I need some transformer for one experiment (I’ll post it in near future). So I dig my trash pile and found Soviet transformer with double windings. The idea was to run the transformer with double overload. The transformer I selected was TC-180-2 from old tube tv set (in real, if you find cool Russian device, try to run web search using original Cyrillic. Even if the English version look same. So, check the ТС-180-2. This is different to TC-180-2 🙂 . Here is the photo:

TC-180-2

Then writing TC means “power transformer”, in Russian-трансформатор сетевой. Next numbers is the nominal power in Wats. Nominal power, not some RMS or other Chinese or western invention. Nominal power means that I can get such power for unlimited time without any damage to the device. So I can get 180W of pure power from it. In bigger TV set I’ve seen even 270W transformers. Such 270W transformers are bigger than in my Maranz audio amplifier. And Maranz is rated 6x80W (480W!)…

These transformers gets to many hobbyist hands with removed connection wires. It is great luck, that mine transformer was with the sticker. But this sticker have some caveats.

It is written: 1-2-3, 1`-2`-3` = 127V/220V, 1.51/0.87A. But this text is quite uninformative. The real description of primary winding must be something like this:
1-2-3 means 0-110V-127V on one coil. On the second coild something similar: 1`-2`-3` means 0-110V-127V.

It is symmetrical coils. Now the simple arithmetic’s come to the first place: between 2 and 3 pin there is 17V.

If we have mains output 220V (old Soviet standard), we need to connect 2x110V. The connection is made in such way: mains cord is connected to 1 and 1`. The jumper wire is placed between 2 and `2. Now we have EU and more wide standard: the average voltage is 230V. (Also, this transformer is a bit overloaded, so we need to use more windings to improve the efficiency of the device). So we can place jumper between 2 and `3 or even 3 and `3. So we get 237 and 254V primary.

Secondary winding are made in similar way. The only difference, that the sticker now is correct:

5-6 is 59.5V/0.5A
7-8 is 43.5V/0.38A
9-10 is 6.4V/4.7A
11-12 is 6.4V/1.5A.

The out voltage is calculated holding in mind the circumstance, that input voltage is standard. As transformer is linear device- if we put a bit more volts in the input, in the out we get more too.

For my experiment I needed higher voltage. So I connected transformer in auto-transformer schematics.
Input 1 and 1`. Jumpers placed 2 and 2`, 6 and 6`, 5 connected to 1`. So I get: 220+59.5+59.5=339V. The output is connected to 1 and 5`.
In real world the output is a bit more, as mine mains voltage is 235V. This all stuff will be connected to variable auto-transformer and I’ll receive output from 0 to 400V.
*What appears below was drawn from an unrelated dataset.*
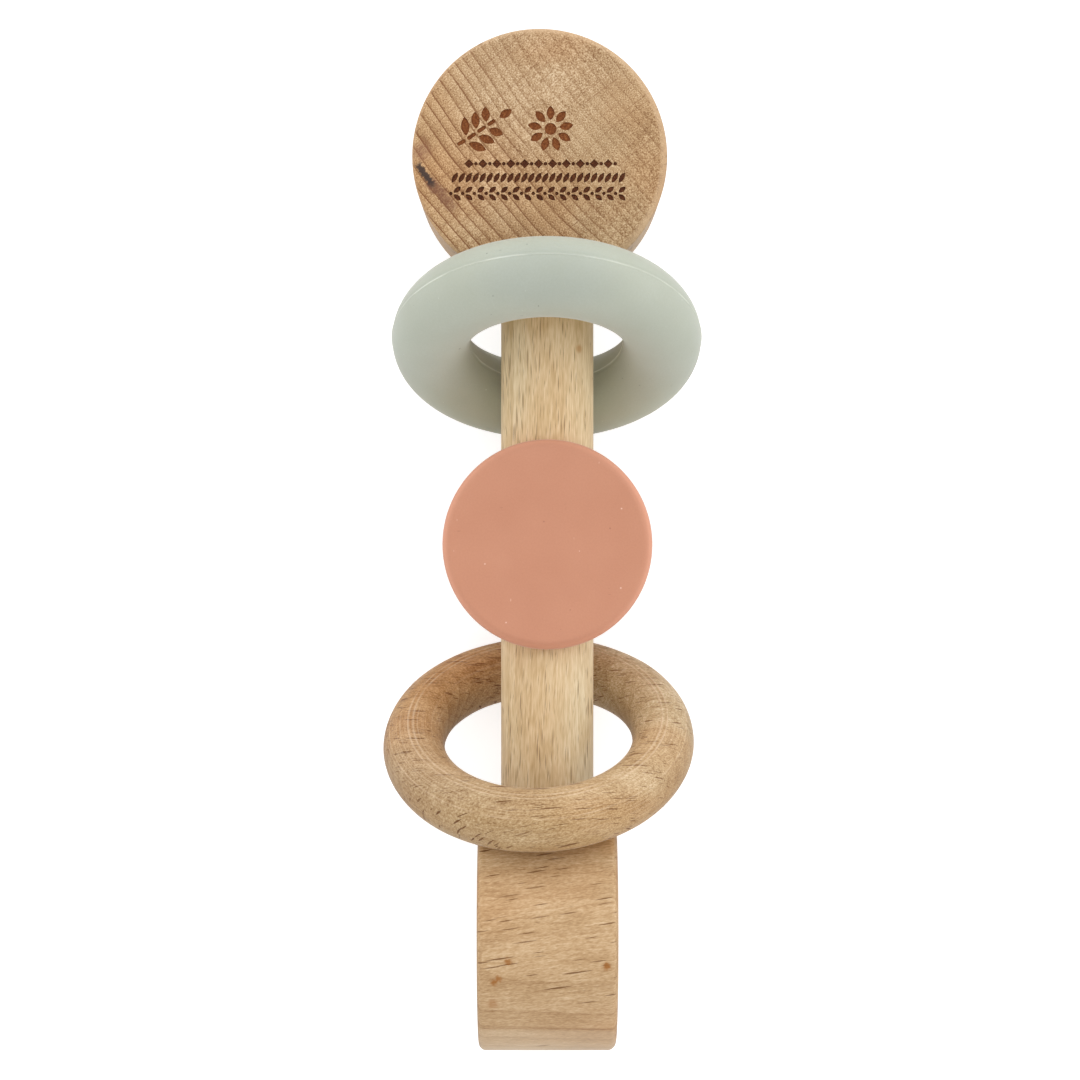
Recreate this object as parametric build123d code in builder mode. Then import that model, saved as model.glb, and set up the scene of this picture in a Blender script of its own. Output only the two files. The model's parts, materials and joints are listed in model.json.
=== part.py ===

Few warnings: out voltages are lethal. Auto-transformer connection is dangerous as even is device output few volts, the output pins can be at the high potential regarding ground. Before connecting untested transformer, measure isolation between primary and secondary windings and transformer core. As measure of the windings resistance didn’t show internal short circuit connections between same core windings, measure idle current of the transformer. It must be low. This particular transformer is overloaded from manufacturer, so idle current is about 150mA. It is high current for such power transformer. If we connect primary in “light mode”, the idle current is about 50mA. I recommend to use isolating transformer in your experiments and ground trip current relays. Don’t forget to ground the chassis of your devices.